For instance, in the broadest scenario, we can say that 40% of the investment will be in blue-chip stocks, 20% in growth-stocks, and 40% in bonds. This combination might be optimum for my risk and return preferences but not for yours.

You got the point, right?

Let’s try to resolve it by the example of how to calculate the optimum weight.

Sally is an investor who has a risk tolerance of 25%. She has decided to invest in 3 different asset classes. The three classes are bonds, blue-chip stocks, and growth stocks.

Let’s give imaginary names.

Bond XYZ: 10% risk(least riskier option)

Stock ABC: 30%

Stock LMN: 45%

Now, we have to find what an optimum weight for each class should be.

**The equation of portfolio will be something like**

(weight of bonds) + (weight of stock ABC) + (weight of stock LMN) =1(Total portfolio)

If we talk about the risk of the portfolio, the equation should be

0.1(weight of bonds) + 0.3(weight of stock ABC) + 0.45( weight of stock LMN) =0.15(risk tolerance)

You can see that this formula is unsolvable because there are too many variables. Here will be the test of the personal assessment of an investor.

Let’s discuss this scenario for a risk-averse person.

He decides to invest 10% in the riskier stock LMN. Now, if we substitute it in the equation, we know that bonds XYZ and stock ABC constitute 90% of the portfolio.

Weight of Bonds XYZ+ Weight of Stocks ABC= 0.9

*Weight of Bonds XYZ = 0.9 – Weight of Stocks ABC*

Let’s put the weight of bonds XYZ in above equation of risk.

0.1(**0.9 – Weight of Stocks ABC**) + 0.3(weight of stock ABC) + 0.45( 0.1) =0.25(risk tolerance)
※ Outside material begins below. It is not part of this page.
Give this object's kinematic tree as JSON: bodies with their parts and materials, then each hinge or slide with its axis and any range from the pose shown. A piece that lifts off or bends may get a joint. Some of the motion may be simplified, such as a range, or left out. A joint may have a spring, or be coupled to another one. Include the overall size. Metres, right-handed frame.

0.2(weight of stock ABC) + 0.09 = 0.015

weight of stock ABC= 0.115/0.2

Weight of Stock ABC= 0.575

Now, if we put the value in the equation, we can find the value of portfolio weight for bonds.

*Weight of Bonds XYZ = 0.9 – 0.575*

*Weight of Bonds XYZ = 0.325%*

## Final Words

We have tried to comprehensively cover the topic of portfolio weights, and we hope that it will contribute to your understanding of investments, portfolio diversification, risk, and return.